With response to your questions; I do not feed the fish at all. Someone, the 3 rosy red minnows I started with in the bottom pond have multiplied to hundreds with no care whatsoever and have even ended up in the upper pond as well! They must have survived getting sucked through my UV and biological Filtoclear 800….

When I last tested the water everything was totally fine, with no levels out of the normal range. Embarrassingly enough, my pond which receives little care had better water quality than my two fish tanks I am constantly working on.

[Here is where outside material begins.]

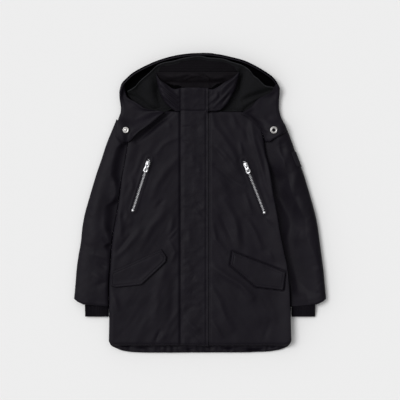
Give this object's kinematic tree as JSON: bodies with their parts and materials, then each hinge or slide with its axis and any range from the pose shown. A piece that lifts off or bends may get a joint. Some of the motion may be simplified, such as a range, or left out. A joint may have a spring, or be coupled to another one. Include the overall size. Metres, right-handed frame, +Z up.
{
  "type": "padded parka",
  "caption": "Child's hooded padded parka laid flat, with storm placket, stand collar, slanted chest zips, pocket flaps and rib cuffs.",
  "frame": {"origin": "centre of the garment's footprint on the surface it lies on", "axes": "+X to the viewer's right, +Y from hem to hood, +Z up from the surface, so the front faces +Z"},
  "size_m": [0.5546, 0.6604, 0.0343],
  "materials": {
    "shell": "matt woven, faint sheen",
    "lining": "matt knit",
    "rib": "rib knit",
    "metal": "bright",
    "snap": "satin"
  },
  "bodies": {
    "garment": {"back_panel": "shell", "front_panel_left": "shell", "front_panel_right": "shell", "placket": "shell", "hood_shell": "shell", "hood_lining": "lining", "hood_flap_left": "shell", "hood_flap_right": "shell", "collar_back": "shell", "collar_front_left": "shell", "collar_front_right": "shell", "hanger_loop": "shell", "sleeve_left_upper": "shell", "sleeve_left_under": "shell", "sleeve_right_upper": "shell", "sleeve_right_under": "shell", "cuff_left": "rib", "cuff_right": "rib", "pocket_flap_left": "shell", "pocket_flap_right": "shell", "zip_left": "metal", "zip_right": "metal", "zip_stop_left": "metal", "zip_stop_right": "metal", "slider_left": "metal", "slider_right": "metal", "snap_stud_left": "snap", "snap_socket_right": "snap", "arm_patch": "shell"},
    "pull_tab_left": {"pull_left": "metal"},
    "pull_tab_right": {"pull_right": "metal"}
  },
  "joints": [
    {"name": "pull_left_swing", "type": "hinge", "parent": "garment", "child": "pull_tab_left", "pos_m": [-0.11486, 0.08453, 0.02855], "axis": [-0.9521, 0.3057, 0], "range_deg": [0, 165]},
    {"name": "pull_right_swing", "type": "hinge", "parent": "garment", "child": "pull_tab_right", "pos_m": [0.10051, 0.08126, 0.02865], "axis": [-0.9311, -0.3648, 0], "range_deg": [0, 165]}
  ]
}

Any other suggestions or thoughts would be very appreciated! Thanks!


----------



## tomandjerry00 (Jun 25, 2012)

And the pond is halfway in the open with holly bushes on one side. Thanks!


----------



## whitetiger61 (Aug 2, 2011)

sorry for the late response..been having internet issues..ie..not internet..your not getting the algae in the lower pond because thats where the pump is and you have more circulation there than it the top pond..algae doesnt like water water flow..i would almost bet that the stream going from the top to the bottom also has no algae..pleanty of water flow there. i would try putting a powerhead in the upper pond and see if that helps.

Rick


----------



## Koilady (Mar 4, 2011)

In my opinion, winning the battle of algae is done with a good biological filtration. I've got a great diagram and lots of information to share. We had problems with hair algae in some ponds and suspended algae in others. Once we started using this downflow bio-filter, our problems with algae disappeared.

Your's Koily, Lorraine


----------